British immunologist (1882–1965)

Alexander Thomas Glenny (18 September 1882 – 5 October 1965), was a British immunologist known particularly for his work on the prevention of diphtheria.

==Early life and education==
Glenny was born in Camberwell, London, England, educated at Alleyn's School, Dulwich, and awarded a B.Sc. by the University of London in 1905.

==Career==
In 1899 Glenny started working for the Wellcome Physiological Research Laboratories, then in Central London, becoming head of the immunology department in 1906. He worked on immunizations and antitoxins against diseases, including tetanus and diphtheria, and, later, chemical weapons.

Glenny's scientific work focused on the mechanisms of antibody production and the prevention of diphtheria. In 1921 he and H. J. Südmersen discovered the primary and secondary immune response. In the same paper they also briefly described the properties of diphtheria toxoid, which had been discovered by Glenny in 1904, apparently by accident.

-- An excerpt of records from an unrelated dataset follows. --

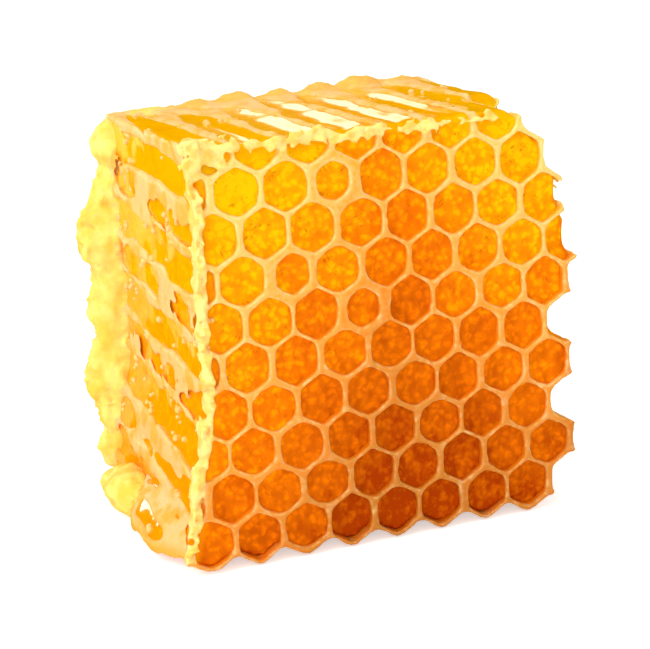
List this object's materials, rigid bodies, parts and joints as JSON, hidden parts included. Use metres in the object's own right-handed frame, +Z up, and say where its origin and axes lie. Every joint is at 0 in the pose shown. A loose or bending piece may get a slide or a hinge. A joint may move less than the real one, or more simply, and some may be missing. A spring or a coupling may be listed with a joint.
{
  "type": "honeycomb piece",
  "caption": "Cut piece of honeycomb with open hexagonal wax cells filled with honey, cut flat along its top and one side.",
  "frame": {"origin": "bottom centre of the bounding box, on the surface that the piece stands on", "axes": "+Z up, the open front face looks along -Y, the long cut side looks along -X"},
  "size_m": [0.0484, 0.0366, 0.0469],
  "materials": {
    "wax": "satin",
    "honey": "gloss"
  },
  "bodies": {
    "root": {"wax_comb": "wax", "honey": "honey"}
  },
  "joints": []
}
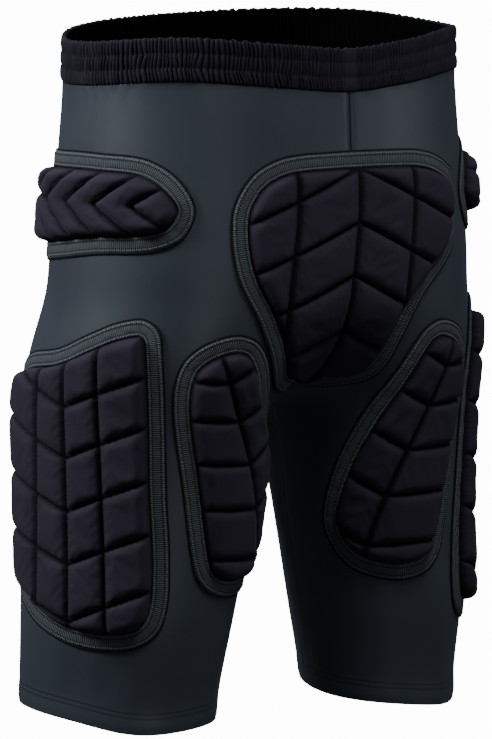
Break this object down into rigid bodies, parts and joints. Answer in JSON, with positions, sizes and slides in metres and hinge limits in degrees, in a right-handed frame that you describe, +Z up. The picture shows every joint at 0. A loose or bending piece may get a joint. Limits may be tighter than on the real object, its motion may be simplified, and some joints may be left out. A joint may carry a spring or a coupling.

In 1925-6 he developed alum-precipitated diphtheria toxoid. He was elected Fellow of the Royal Society in 1944 and awarded the Edward Jenner Medal by the Royal Society of Medicine in 1953.

==Death==
Glenny died in 1965. He had married Emma Blanche Lillian Gibbs (born 1886) on 7 July 1910. They had three children, John (1913), Peter (1915), and Barbara (1918).